_Exercise aim:_
Print, exactly as they stand, the lines from the start of the listing to the line containing "stretch=(40, 40, 1))", inclusive.

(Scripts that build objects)
_ _ _ _ _ _ _

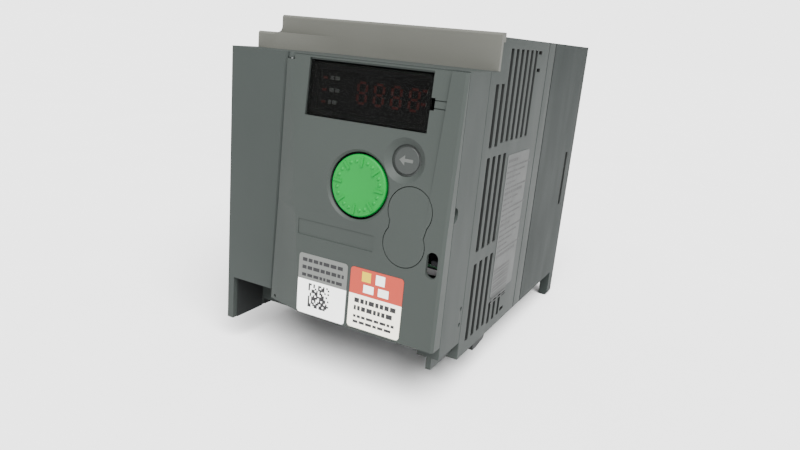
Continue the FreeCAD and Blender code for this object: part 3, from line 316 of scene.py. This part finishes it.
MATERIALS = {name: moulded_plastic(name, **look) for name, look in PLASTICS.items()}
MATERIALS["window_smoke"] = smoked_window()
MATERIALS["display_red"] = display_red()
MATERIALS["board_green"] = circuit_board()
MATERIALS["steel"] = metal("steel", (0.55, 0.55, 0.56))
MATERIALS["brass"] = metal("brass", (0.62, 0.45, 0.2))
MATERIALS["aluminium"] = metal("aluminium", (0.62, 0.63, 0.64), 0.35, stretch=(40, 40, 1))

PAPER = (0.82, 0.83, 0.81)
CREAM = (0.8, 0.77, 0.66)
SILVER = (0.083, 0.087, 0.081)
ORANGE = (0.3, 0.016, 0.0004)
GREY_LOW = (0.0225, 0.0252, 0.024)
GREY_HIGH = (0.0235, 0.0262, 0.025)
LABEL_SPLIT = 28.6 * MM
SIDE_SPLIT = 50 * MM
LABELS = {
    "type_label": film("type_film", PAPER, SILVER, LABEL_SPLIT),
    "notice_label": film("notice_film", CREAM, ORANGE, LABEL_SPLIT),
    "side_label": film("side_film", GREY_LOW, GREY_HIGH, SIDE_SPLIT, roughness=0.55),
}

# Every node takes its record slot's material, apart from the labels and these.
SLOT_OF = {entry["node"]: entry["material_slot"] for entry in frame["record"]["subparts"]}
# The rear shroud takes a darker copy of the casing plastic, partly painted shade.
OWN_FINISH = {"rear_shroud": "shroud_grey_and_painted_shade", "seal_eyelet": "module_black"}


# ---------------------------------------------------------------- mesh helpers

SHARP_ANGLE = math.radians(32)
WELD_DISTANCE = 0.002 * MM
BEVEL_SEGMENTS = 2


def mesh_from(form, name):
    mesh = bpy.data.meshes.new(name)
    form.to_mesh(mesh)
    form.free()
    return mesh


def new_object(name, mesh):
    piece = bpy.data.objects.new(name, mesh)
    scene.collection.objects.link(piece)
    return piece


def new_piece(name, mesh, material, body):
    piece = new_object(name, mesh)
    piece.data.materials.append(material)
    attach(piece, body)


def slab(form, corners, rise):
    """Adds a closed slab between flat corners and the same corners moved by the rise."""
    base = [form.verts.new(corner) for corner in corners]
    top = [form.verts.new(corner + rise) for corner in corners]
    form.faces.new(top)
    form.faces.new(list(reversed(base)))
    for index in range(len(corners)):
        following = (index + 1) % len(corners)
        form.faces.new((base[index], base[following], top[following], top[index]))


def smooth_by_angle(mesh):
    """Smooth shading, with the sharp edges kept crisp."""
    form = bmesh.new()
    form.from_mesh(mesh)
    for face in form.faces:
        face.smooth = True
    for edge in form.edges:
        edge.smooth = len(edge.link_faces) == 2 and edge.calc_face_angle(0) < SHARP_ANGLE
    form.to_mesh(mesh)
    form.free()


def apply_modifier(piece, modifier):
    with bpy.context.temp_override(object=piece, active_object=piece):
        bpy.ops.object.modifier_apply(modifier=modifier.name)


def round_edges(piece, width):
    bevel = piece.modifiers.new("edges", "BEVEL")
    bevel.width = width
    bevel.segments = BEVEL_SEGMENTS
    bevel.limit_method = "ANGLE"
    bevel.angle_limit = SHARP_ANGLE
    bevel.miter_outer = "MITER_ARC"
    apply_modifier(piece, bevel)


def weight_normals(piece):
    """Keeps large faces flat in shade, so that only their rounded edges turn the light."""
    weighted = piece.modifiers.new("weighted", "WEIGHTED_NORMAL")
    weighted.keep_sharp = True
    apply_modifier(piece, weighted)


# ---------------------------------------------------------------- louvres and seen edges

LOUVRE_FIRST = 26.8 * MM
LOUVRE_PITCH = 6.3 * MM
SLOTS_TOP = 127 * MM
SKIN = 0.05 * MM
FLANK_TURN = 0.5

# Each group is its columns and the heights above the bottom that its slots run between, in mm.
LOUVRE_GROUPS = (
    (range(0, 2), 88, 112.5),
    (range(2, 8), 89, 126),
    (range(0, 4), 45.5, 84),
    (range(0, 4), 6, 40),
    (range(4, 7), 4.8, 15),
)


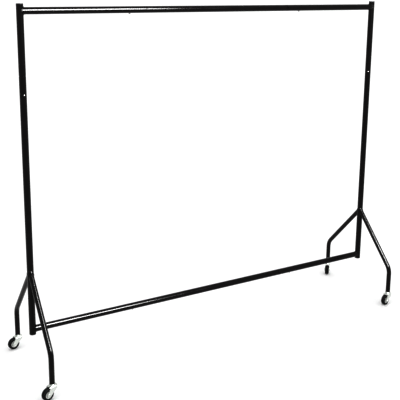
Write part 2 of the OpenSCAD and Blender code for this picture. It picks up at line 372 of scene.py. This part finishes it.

_ _ _ _ _ _ _

_Written response:_
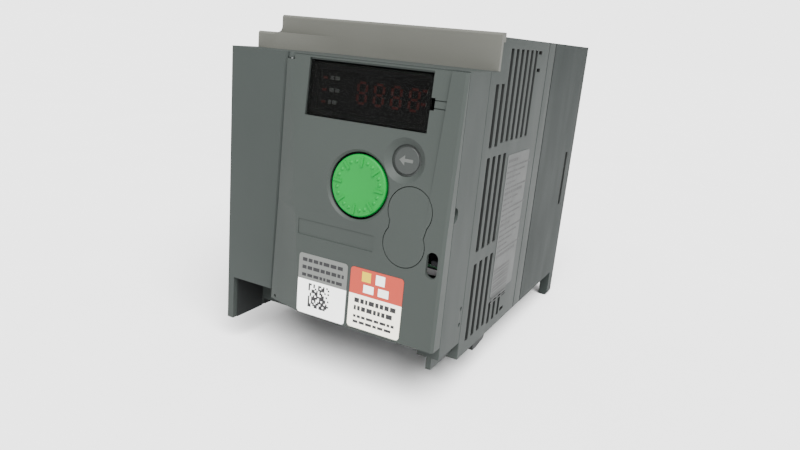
Continue the FreeCAD and Blender code for this object: part 3, from line 316 of scene.py. This part finishes it.
MATERIALS = {name: moulded_plastic(name, **look) for name, look in PLASTICS.items()}
MATERIALS["window_smoke"] = smoked_window()
MATERIALS["display_red"] = display_red()
MATERIALS["board_green"] = circuit_board()
MATERIALS["steel"] = metal("steel", (0.55, 0.55, 0.56))
MATERIALS["brass"] = metal("brass", (0.62, 0.45, 0.2))
MATERIALS["aluminium"] = metal("aluminium", (0.62, 0.63, 0.64), 0.35, stretch=(40, 40, 1))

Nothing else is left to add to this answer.